GOMA, Democratic Republic of the Congo
Gen. Bosco Ntaganda is a familiar figure around town, dining at the Le Chalet restaurant, playing tennis on Sunday at the Hotel Caribou. “He lives right over there,” a United Nations official told me over drinks. “We could visit him.”
Bosco also happens to be under indictment by the International Criminal Court for war crimes and the use of child soldiers, making it awkward for the U.N. peacekeepers who regularly pass him on the street. They should arrest him. But Bosco — a former Tutsi rebel leader — is now legitimately an officer in the Congolese national army, along with being a feared organized-crime figure. An international fugitive is the most powerful man in eastern Congo and the co-owner of a Goma nightclub.
This is the outsize politics of Congo — as large as America east of the Mississippi, possessing a disproportionately large allotment of mineral wealth and home to the bloodiest global conflict since World War II. More than 30 armed groups live off the land and the wealth beneath it, often using rape as a strategy of terror and control.

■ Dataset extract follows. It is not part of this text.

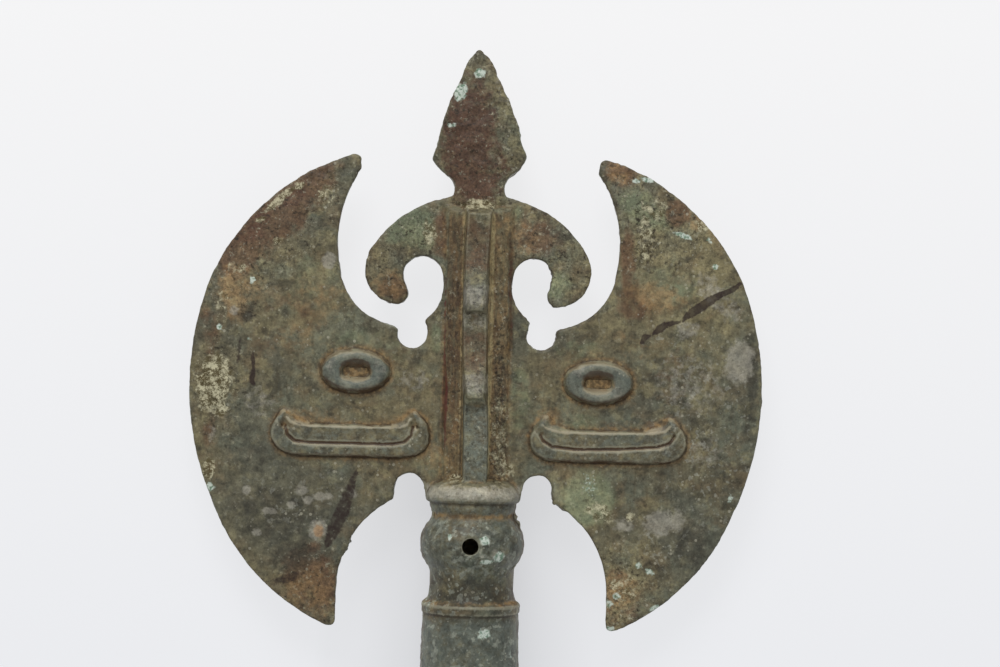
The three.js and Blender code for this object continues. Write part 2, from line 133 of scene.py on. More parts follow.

But Congo’s central government has purchased a kind of fragile, partial peace. For years, the governments of the DRC and neighboring rival Rwanda each employed ruthless militias in eastern Congo to fight for their interests. Now Congo has brought a number of militia groups — including Bosco’s approximately 6,600 National Congress for the Defense of the People (CNDP) rebels — into the regular military.

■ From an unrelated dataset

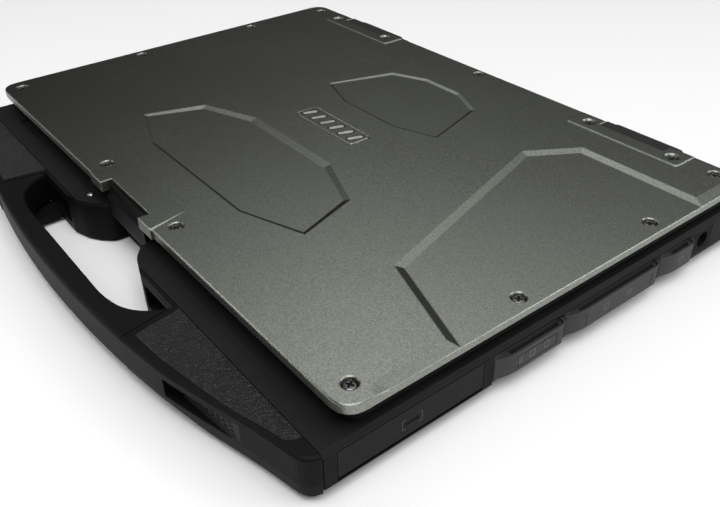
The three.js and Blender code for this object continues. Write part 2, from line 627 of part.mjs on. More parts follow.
function makeBumper(side, word) {
  const flip = (points) => points.map(([x, y, radius = 0]) => [side * x, y, radius]);
  const edge = [...BUMPER_FRONT, [170.4, -16.2, 5.2]];
  const clip = prism(outline(flip([[71.9, BUMPER_REAR], ...edge, [BASE.half, BUMPER_REAR]])), 0, 30);
  const reach = outline(flip([
    [50, 20], [50, -41.2], ...edge, [BASE.half, BUMPER_REAR], [BASE.half, 20],
  ]));
  const levels = [[0.6, 3], [3.6, 0.7], [9, 0], [21.2, 0], [22.1, 0.4], [DECK.top, 1.3]];
  const body = stack(reach, levels).intersect(clip);
  const below = outline(flip([[40, -2], [40, 6.6], [104, 6.6], [146, 0.5], [146, -2]]));
  const underside = beam(below, -60, 0);
  const plateTop = [
    [74.6, -10.4], [78.2, -31.4, 1], [97.1, -29.6], [114.4, -26.5], [127.9, -24], [139.8, -21.1],
    [150.1, -17.8], [159.3, -15.6, 2], [161.2, -10.4],
  ];
  const pocketShape = outline(flip([[73.6, -5], ...plateTop.slice(1, -1), [163.6, -5]]));
  const pocket = stack(pocketShape, [[21.1, -0.3], [25, -0.3]]);
  const hollows = [speakerRecess(side), ...soundSlots(side), behindRecess(side, SPEAKER.wall, 5, 0)];
  piece(`front_bumper_${word}`, cut(body, underside, pocket, hollows), CASE, base);
  const plate = stack(outline(flip(plateTop)), [[21.3, 0], [DECK.top - 0.1, 0]]);
  piece(`bumper_plate_${word}`, plate, TEXTURED, base);
}

// The fine screen behind the slots keeps dust out of the speaker.
function makeSpeakerGrille(side, word) {
  const near = SPEAKER.wall + GAP;
  piece(`speaker_grille_${word}`, behindRecess(side, near, near + 0.8, GAP), DARK_STEEL, base);
}

function makeHandle() {
  const outer = [[95, 5], [95, -33.6], [76.1, -36.5, 9], [52, -38.9, 12], [26, -40.4, 12]];
  const inner = [[46, -30.4, 7], [60, -27.2, 6.5], [67.6, -19.8, 4], [71.4, -12.4, 4], [74.5, 5]];
  const ring = [[0, -41, 12], ...mirrored([...outer.toReversed(), ...inner.toReversed()])];
  const levels = [[HANDLE.bottom, 2], [6.5, 0.3], [20.6, 0], [21.8, 0.5], [HANDLE.top, 1.5]];
  const bow = stack(outline(ring), levels);
  const shelves = [1, -1].map((side) => sideBox(side, 57, 80, -29, -12.3, 2.6, 5));
  const clip = prism(outline([[-71.5, -12.3], [71.5, -12.3], [77.05, -45], [-77.05, -45]]), 0, 30);
  piece('carry_handle', joined([bow, ...shelves]).intersect(clip), CASE, base);
}

function makeCatch() {
  const shape = outline([[5.3, 14], [6.7, 14], [6.7, 20], [5.9, 20], [5.3, 18.8]]);
  piece('latch_catch', bar(shape, -10, 10), STEEL, base);
}

// ---------------------------------------------------------------- side covers, sockets and modules
function coverGroove({ side, front, rear, top, groove }) {
  const width = 0.6;
  const [y0, y1] = [front + COVER.ramp + 3, rear - 4.5];
  const [z0, z1] = [COVER.low + 2, top - 2];
  const channel = (...span) => sideBox(side, COVER.face - 0.4, 180, ...span);
  const ends = [channel(y0, y0 + width, z0, z1), channel(y1 - width, y1, z0, z1)];
  const rails = [channel(y0, y1, z0, z0 + width), channel(y0, y1, z1 - width, z1)];
  return { frame: ends.concat(rails), ends, none: [] }[groove];
}

// Each cover's face ramps up from its front end. A hollow behind its top edge takes a fingernail.
function makePortCover(cover) {
  const { name, side, front, rear, top } = cover;
  const { back, face, low, rim, plug, ramp, lip, shelf } = COVER;
  const door = stack(outline([
    [side * back, front], [side * back, rear], [side * face, rear, 1.6],
    [side * face, front + ramp, 5], [side * (back + 1.3), front, 0.5],
  ]), [[low, 0.3], [low + 0.6, 0], [rim - 0.5, 0], [rim, 0.35]], 6);
  const aboveFace = bar(outline([
    [front - 1, top], [rear - 1.4, top, 1.2], [rear - 1.4, 30], [front - 1, 30],
  ]), side * shelf, side * 180);
  const nailHollow = sideBox(side, shelf, face - lip, front + ramp, rear - 2.6, top - 3, 30);
  const flange = sideBox(side, plug, back + 0.5, front + 3.5, rear - 3.5, 9.4, Math.min(15.8, top - 2));
  const body = cut(door, aboveFace, nailHollow, coverGroove(cover)).add(flange);
  piece(name, body, RUBBER, base);
}

function makeSockets(name, side, front, rear, sockets) {
  const board = sideBox(side, 150, 166, front, rear, 6.8, 8.2);
  const middle = 12.6;
  const shells = sockets.map((socket) => sideBox(
    side, 152, 167.8, socket.front - 0.9, socket.rear + 0.9, 8, middle + socket.height / 2 + 0.9,
  ));
  const mouths = sockets.map((socket) => sideBox(
    side, 154, 170, socket.front, socket.rear, middle - socket.height / 2, middle + socket.height / 2,
  ));
  const posts = [front + 4, rear - 4].map((y) => upright(side * 153, y, 2, FLOOR + 0.2, 7, 10));
  piece(name, cut(joined([board, ...shells, ...posts]), mouths), STEEL, base);
}

function makeJack() {
  const { y, z, body, hole, front, rear, low, high } = JACK;
  const barrel = across(156, 171, y, z, body, 32).add(box(154, 168, y - 5, y + 5, 7.5, z));
  const plate = box(169.9, BASE.half, front, rear, low, high);
  piece('dc_jack', cut(barrel.add(plate), across(160, 175, y, z, hole, 32)), RUBBER, base);
}

function makeBattery() {
  const { front, rear, inner, bottom, top } = BATTERY;
  const pack = box(inner, 170, front + 1, rear - 1, bottom, top);
  const panel = sideBox(1, 169.4, BASE.half, front, rear, bottom, PANEL_TOP);
  const skirt = beam(outline([
    [BASE.half, bottom + 1], [BASE.half - 1.5, bottom - 1], [180, bottom - 1], [180, bottom + 1],
  ]), -30, 90);
  const mark = box(BASE.half - 0.4, 180, 25, 31, 12.5, 14.5);
  piece('battery_pack', cut(pack.add(panel), skirt, mark), CASE, base);
  const slider = box(119, 137, 73, 82, 1.2, 2);
  const ridges = Array.from({ length: 4 }, (_, i) => box(121, 135, 74 + i * 2, 75 + i * 2, 0.6, 1.5));
  piece('battery_latch', joined([slider, ...ridges]), RUBBER, base);
}

function makeMediaModule() {
  const { front, rear, inner, bottom, top } = MEDIA;
  const body = box(-170, -inner, front + 1, rear - 1, bottom, top);
  const panel = box(-BASE.half, -169.4, front, rear, bottom, PANEL_TOP);
  const slot = box(-180, -BASE.half + 0.6, front + 6, rear - 30, 15, 15.8);
  piece('media_module', cut(body.add(panel), slot), DARK_STEEL, base);
}

function makeVent() {
  const frame = box(-171.8, -169.8, VENT.front, VENT.rear, VENT.low, VENT.high);
  const slots = Array.from({ length: 12 }, (_, i) => {
    const y = VENT.front + 2 + i * 4.2;
    return box(-180, -160, y, y + 2.8, VENT.low + 1.4, VENT.high - 1.4);
  });
  piece('vent_grille', cut(frame, slots), CASE, base);
}

// ---------------------------------------------------------------- inside the base
function makeMotherboard() {
  const board = prism(outline([
    [-98, 146], [-40, 146], [-40, 14], [66, 14], [66, 72], [145, 72], [145, 228], [-98, 228],
  ]), 8, 9.6);
  const chips = [
    box(-34, -6, 175, 203, 9, 12), box(10, 78, 96, 126, 9, 13), box(-20, 40, 30, 60, 9, 12),
    box(90, 120, 150, 180, 9, 11.5), box(40, 62, 190, 212, 9, 11.5),
  ];
  const posts = [[-34, 20], [60, 20], [-90, 222], [138, 78], [138, 222]]
    .map(([x, y]) => upright(x, y, 2.5, FLOOR + 0.2, 8.5, 10));
  piece('motherboard', joined([board, ...chips, ...posts]), BOARD, base);
}

function makeStorageDrive() {
  const card = box(95, 117, 80, 140, 10, 10.8);
  const chips = [
    box(97, 115, 84, 102, 10.5, 12.2), box(97, 115, 106, 124, 10.5, 12.2),
    box(99, 111, 128, 136, 10.5, 11.8),
  ];
  piece('storage_drive', joined([card, ...chips]), BOARD, base);
}

function makeCooling() {
  const pipe = [
    box(-36, -4, 163.5, 205, 12.3, 14.3), box(-166, -4, 163.5, 171.5, 12.6, 15.6),
    box(-166, -156, 163.5, 234, 12.6, 15.6),
  ];
  const fins = Array.from({ length: 18 }, (_, i) => box(-166, -156, 182 + i * 3, 183 + i * 3, 8.2, 13));
  piece('heat_pipe', joined([...pipe, ...fins]), COPPER, base);

  const { x, y, half, length, low, high } = FAN;
  const shell = box(x - half, x + half, y - length, y + length, low, high);
  const inside = box(x - half - 5, x + half - 1, y - length + 1, y + length - 1, low + 1.2, high - 1.2);
  const intake = upright(x, y, 17, high - 2, high + 1, 32);
  const axle = upright(x, y, 1.5, low + 1, 11, 12);
  const legs = [[-22, -28], [22, -28], [-22, 28], [22, 28]]
    .map(([dx, dy]) => upright(x + dx, y + dy, 2, FLOOR + 0.2, low + 0.5, 10));
  piece('fan_housing', joined([cut(shell, inside, intake), axle, ...legs]), CASE, base);

  const hub = upright(x, y, 9, 9, 16, 28);
  const blades = Array.from({ length: 11 }, (_, i) => {
    const blade = new THREE.BoxGeometry(15, 1, 5.4).rotateZ(0.5).translate(14.6, 3, 12.6);
    return solid(blade.rotateZ((i / 11) * Math.PI * 2).translate(x, y, 0));
  });
  piece('fan_rotor', cut(joined([hub, ...blades]), upright(x, y, 1.8, 8, 11.5, 12)), DARK_STEEL, base);
}

// ---------------------------------------------------------------- assembly
makeBottomCase();
makeTopCover();
makeFeet();
makeControls();
makeKeyboard();
makeMotherboard();
makeStorageDrive();
makeCooling();
makeVent();
makeBattery();
makeMediaModule();
PORT_COVERS.forEach(makePortCover);
makeSockets('right_sockets', 1, 74, 193, RIGHT_SOCKETS);
makeSockets('left_sockets', -1, 144, 162, LEFT_SOCKETS);
makeJack();
makeCatch();
makeHandle();
[[1, 'right'], [-1, 'left']].forEach(([side, word]) => {
  makeBumper(side, word);
  makeSpeakerGrille(side, word);
  makeHinge(side, word);
});
makeLidCover();
LID_SCREWS.forEach(makeLidScrew);
makeBezel();
makeScreen();
makeLatch();

export default group;
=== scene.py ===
import json
import math

import bmesh
import bpy
from mathutils import Matrix, Vector


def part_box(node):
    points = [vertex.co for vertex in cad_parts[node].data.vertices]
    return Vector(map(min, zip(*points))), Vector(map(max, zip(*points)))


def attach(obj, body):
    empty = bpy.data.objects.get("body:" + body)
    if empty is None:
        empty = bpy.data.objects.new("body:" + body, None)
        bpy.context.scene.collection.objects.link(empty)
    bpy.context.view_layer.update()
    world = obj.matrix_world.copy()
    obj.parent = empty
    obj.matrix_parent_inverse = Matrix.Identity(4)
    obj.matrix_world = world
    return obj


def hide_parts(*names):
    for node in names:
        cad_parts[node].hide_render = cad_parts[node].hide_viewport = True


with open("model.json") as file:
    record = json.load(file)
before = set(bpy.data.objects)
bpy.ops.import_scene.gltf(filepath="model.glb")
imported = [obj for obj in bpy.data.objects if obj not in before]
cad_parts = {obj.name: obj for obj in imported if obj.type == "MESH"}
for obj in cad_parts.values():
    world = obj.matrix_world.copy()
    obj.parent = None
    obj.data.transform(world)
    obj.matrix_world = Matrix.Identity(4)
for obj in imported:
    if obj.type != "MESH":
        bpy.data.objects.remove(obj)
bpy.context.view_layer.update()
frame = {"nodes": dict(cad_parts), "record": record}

MM = 0.001
nodes = frame["nodes"]
body_of = {node: body for body, members in frame["record"]["behaviour"]["bodies"].items() for node in members}
slot_of = {part["node"]: part["material_slot"] for part in frame["record"]["subparts"]}


# ---------------------------------------------------------------- materials
def new_material(name, color, roughness, metallic=0.0):
    """A material with one Principled shader, and the tools to wire textures into it."""
    material = bpy.data.materials.new(name)
    material.use_nodes = True
    shader = material.node_tree.nodes["Principled BSDF"]
    shader.inputs["Base Color"].default_value = (*color, 1)
    shader.inputs["Roughness"].default_value = roughness
    shader.inputs["Metallic"].default_value = metallic
    material.diffuse_color = (*color, 1)
    return material, shader


def add(material, kind, **values):
    """A new node, its sockets and settings filled in by name."""
    node = material.node_tree.nodes.new(kind)
    for key, value in values.items():
        if key in node.inputs:
            node.inputs[key].default_value = value
        else:
            setattr(node, key, value)
    return node


def wire(material, out, into):
    material.node_tree.links.new(out, into)


def place(material):
    """Points of the piece in the row frame."""
    return add(material, "ShaderNodeTexCoord").outputs["Object"]


def noise(material, scale, detail=2.0, roughness=0.5):
    node = add(material, "ShaderNodeTexNoise", Scale=scale, Detail=detail, Roughness=roughness)
    wire(material, place(material), node.inputs["Vector"])
    return node.outputs["Fac"]


def remap(material, value, low, high, to_low, to_high):
    node = add(material, "ShaderNodeMapRange")
    for key, number in zip(("From Min", "From Max", "To Min", "To Max"), (low, high, to_low, to_high)):
        node.inputs[key].default_value = number
    wire(material, value, node.inputs["Value"])
    return node.outputs["Result"]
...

This was one element of a broader deal struck in late 2008. Rwandan President Paul Kagame agreed to have an out-of-control CNDP commander (Bosco’s predecessor) placed under arrest. In exchange, Kagame got permission to invade eastern Congo for 30 days to pursue Rwanda’s sworn enemy, called the Democratic Forces for the Liberation of Rwanda (FDLR) — a Hutu rebel group that includes perpetrators of the Rwandan genocide. Congo President Joseph Kabila pledged to continue this fight against the FDLR (once an ally) and to incorporate the CNDP (once an enemy) into the national army. Both Kagame and Kabila seem to have tired of the violent game of arming proxies. Now the two old enemies talk regularly by phone. This rapprochement between Rwanda and Congo is the largest, positive change since I was here in 2008, and it is the basis for any future peace.
Cooperation has yielded gains against the FDLR. A two-pronged strategy — applying direct military pressure, while offering rebels repatriation back to Rwanda — has left the group diminished. The FDLR has lost control of profitable mines. Each month about 140 to 180 tired, hungry FDLR rebels decide to accept amnesty and return home. U.N. officials believe that about 2,500 remain in the bush. They still commit serial horrors. The hardest core is likely to fight to the end. But on the current trend, says one official, “the FDLR can’t survive in its current form for another year or two.”
Taking the FDLR — the last foreign force in the region — out of the equation would simplify the Congo puzzle. But the incorporation of other militias into the national army has been what an American official calls “an operational disaster.” CNDP forces engage in mass corruption, refuse military orders that displease them and control mines of their own. Bosco’s crew maintains an independent funding source, a separate chain of military command and a parallel system to exercise political power.
No army can survive for long as a coalition of fractious rebels. Eventually, the Congolese government will need to professionalize its military, demilitarize its economy and confront militia leaders such as Bosco. America has recently completed the training of a Congolese army battalion; it should do more of this controversial but unavoidable work. But right now, in an open firefight between the Congolese government and the CNDP, the government would lose. So Bosco still walks free in Goma and refines his tennis game.
In America, we are engaged in a debate about the size and role of government. But eastern Congo demonstrates the consequences of government’s absence. A state of nature — even an Eden of bougainvillea and natural wealth — is ruled by the most ruthless. Resources become a curse, propping up corrupt elites. Houses are surrounded by barbed wire, potholes consume the streets, the electricity flickers and helplessness becomes a habit.
Eastern Congo is both a tragedy and a lesson in political philosophy. Human beings need bread and justice and freedom. And all are made possible by orderly, responsible government.